Der aktuelle Bericht des Bundes zur Anpassung des Waldes an den Klimawandel vermittelt den Eindruck, dass unser Wald ernsthaft gefährdet ist …
Uns überrascht die Geschwindigkeit, mit der sich die Bedingungen verändern. Ende der 1990er hiess es: Jedes zweite oder dritte Jahr werde etwa ab den 2050er Jahren ein Trockenjahr sein. Jetzt sind wir Anfang der 2020er-Jahre, und wir sind bereits an diesem Punkt. Das heisst: Es fehlen uns fast 30 Jahre Forschungszeit. Wir müssen jetzt Methoden und Instrumente für die Anpassung finden. Sicher, es wird bei uns immer Wald geben …
… aber?
Es wird nicht mehr der Wald sein, den wir jetzt kennen. Unsere Wälder werden anders aussehen, sie werden teilweise auch instabiler und können gefährlicher sein, selbst in der Nähe von Siedlungen. Es können Äste herunterfallen, ganze Bäume kippen.
Braucht es Sicherheitsmassnahmen?
Ja.
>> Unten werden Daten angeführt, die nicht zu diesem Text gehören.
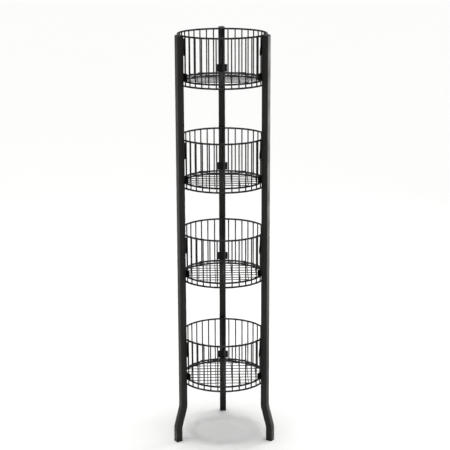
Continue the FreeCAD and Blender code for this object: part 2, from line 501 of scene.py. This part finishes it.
def rod(
    bm: bmesh.types.BMesh, start: Vector, length: float, wire: float, along: Matrix, sides: int = 10
) -> None:
    """Adds a straight wire.

    Args:
        bm: The mesh.
        start: Middle of the wire's first end.
        length: Its length.
        wire: Its diameter.
        along: Turns +Z to the wire's direction.
        sides: Faces round it.
    """
    matrix = Matrix.Translation(start) @ along
    end = bmesh.ops.create_circle(bm, cap_ends=True, radius=wire / 2, segments=sides, matrix=matrix)
    drawn = bmesh.ops.extrude_face_region(bm, geom=[end["verts"][0].link_faces[0]])
    bmesh.ops.translate(bm, vec=(along @ UP) * length, verts=part_verts(drawn))


def slab(bm: bmesh.types.BMesh, outline: list[tuple[float, float]], thickness: float) -> None:
    """Adds a flat plate in the plane of a post that stands on +X.

    Args:
        bm: The mesh.
        outline: Its corners in order, outwards and up.
        thickness: Across the plane.
    """
    face = bm.faces.new([bm.verts.new((x, -thickness / 2, z)) for x, z in outline])
    drawn = bmesh.ops.extrude_face_region(bm, geom=[face])
    bmesh.ops.translate(bm, vec=Vector((0, thickness, 0)), verts=part_verts(drawn))
    bmesh.ops.recalc_face_normals(bm, faces=bm.faces[:])


def repeat_round(bm: bmesh.types.BMesh, count: int, first: float) -> None:
    """Repeats what was made on +X, evenly round the Z axis.

    Args:
        bm: The mesh.
        count: How many there are in the full circle.
        first: Where the first one goes, in radians from +X.
    """
    bmesh.ops.rotate(bm, cent=ORIGIN, matrix=Matrix.Rotation(first, 3, "Z"), verts=bm.verts[:])
    bmesh.ops.spin(
        bm,
        geom=bm.verts[:] + bm.edges[:] + bm.faces[:],
        cent=ORIGIN,
        axis=UP,
        dvec=ORIGIN,
        angle=math.tau * (count - 1) / count,
        steps=count - 1,
        use_merge=False,
        use_normal_flip=False,
        use_duplicate=True,
    )


@dataclass
class Placement:
    """How a finished mesh becomes a piece of the rack."""

    body: str
    slot: str
    material: bpy.types.Material
    replaces: tuple[str, ...] = ()
    smooth_angle: float = 32.0

    def make(self, name: str, bm: bmesh.types.BMesh) -> bpy.types.Object:
        """Turns a mesh into a piece that rides on its body.

        Args:
            name: The piece's name.
            bm: The mesh, already in place. It is freed.

        Returns:
            The new object.
        """
        bmesh.ops.remove_doubles(bm, verts=bm.verts[:], dist=DOUBLES)
        bmesh.ops.recalc_face_normals(bm, faces=bm.faces[:])
        mesh = bpy.data.meshes.new(name)
        bm.to_mesh(mesh)
        bm.free()
        mesh.shade_smooth()
        mesh.set_sharp_from_angle(angle=math.radians(self.smooth_angle))
        piece = bpy.data.objects.new(name, mesh)
        bpy.context.scene.collection.objects.link(piece)
        mesh.materials.append(self.material)
        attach(piece, self.body)
        if self.replaces:
            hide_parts(*self.replaces)
        LOG.info("%s: %d faces on %s", name, len(mesh.polygons), self.body)
        return piece


# --- the rack's sizes ---


def node_middle(node: str) -> Vector:
    """The middle of a CAD node's box."""
    low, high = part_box(node)
    return (low + high) / 2


@dataclass(frozen=True)
class SquareTube:
    """Cold-rolled square steel tube."""

    side: float = 25.4 * MM
    wall: float = 1.5 * MM
    corner: float = 2.6 * MM
    end_round: float = 0.5 * MM

    @property
    def half(self) -> float:
        """Half the tube's width."""
        return self.side / 2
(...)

Der Hardwald in Basel beispielsweise musste vor wenigen Jahren zeitweise aus Sicherheitsgründen gesperrt werden. In Zukunft wird es vermutlich vermehrt Waldsperrungen geben. Grundsätzlich soll aber jeder Wald frei zugänglich bleiben.
Sie erarbeiten die Wald- und Holzstrategie 2050. Was ist dabei wichtig?
Wir wissen viel und haben die Möglichkeit zu gestalten. Eine grosse Herausforderung wird sein, die Wald- und Holzbranche zu sensibilisieren. Wir müssen verstehen, dass der Wald nicht mehr nur einen «Brotbaum» liefern wird, wie es die Fichte bis anhin war.
Welche Baumartern werden in unseren Wäldern künftig wachsen?
Im Voralpen- und Alpenraum wird man immer noch Nadelbäume wie die Fichte finden, aber insgesamt wird man mehr Bäume verschiedenen Alters und mehr Arten sehen. Wir haben auch in der Schweiz Baumarten, die trockenheitsadaptiert sind, die werden wir jetzt primär fördern müssen. Allerdings gibt es Standorte, wo die Bedingungen sich so krass ändern, dass wir nicht die sanfte Naturverjüngung fördern können, sondern aktiv gestalten müssen.
Zusammen mit der Forschungsanstalt Wald, Schnee und Landschaft WSL haben wir fast überall in der Schweiz Testpflanzungen eingerichtet. Beispielsweise mit Baumarten, die bei uns heimisch sind und die auch im Balkan, in der Toskana und in Südfrankreich wachsen, deren Genotypen – quasi Cousins – aber an trockene und wärmere Bedingungen angepasst sind. Etwa Buchen oder Weisstannen, die Trockenheit vertragen.
Wird man auch gänzlich fremde Baumarten pflanzen?
Ja, dort wo einheimische Baumarten alleine nicht mehr zum Erhalt des multifunktionalen Waldes beitragen können, wird man bestimmte gebietsfremde Arten beimischen dürfen.
Was bedeutet das für das Zusammenspiel mit anderen Lebewesen – Pilzen, Pflanzen, Käfern, anderen Insekten?
Man muss sorgfältig vorgehen. Wir investieren gezielt in Forschungsprogramme und -projekte und denken multifunktional – die Biodiversität ist dabei ein Aspekt, die Schutzwirkung der Wälder ein anderer.
Es kommt viel Arbeit auf Forscherinnen und Förster zu …
Ja, auch auf die Holzwirtschaft, die Kantone und Gemeinden, Waldeigentümer und den Bund. Es werden sich alle der Veränderung stellen müssen und es können alle mitwirken.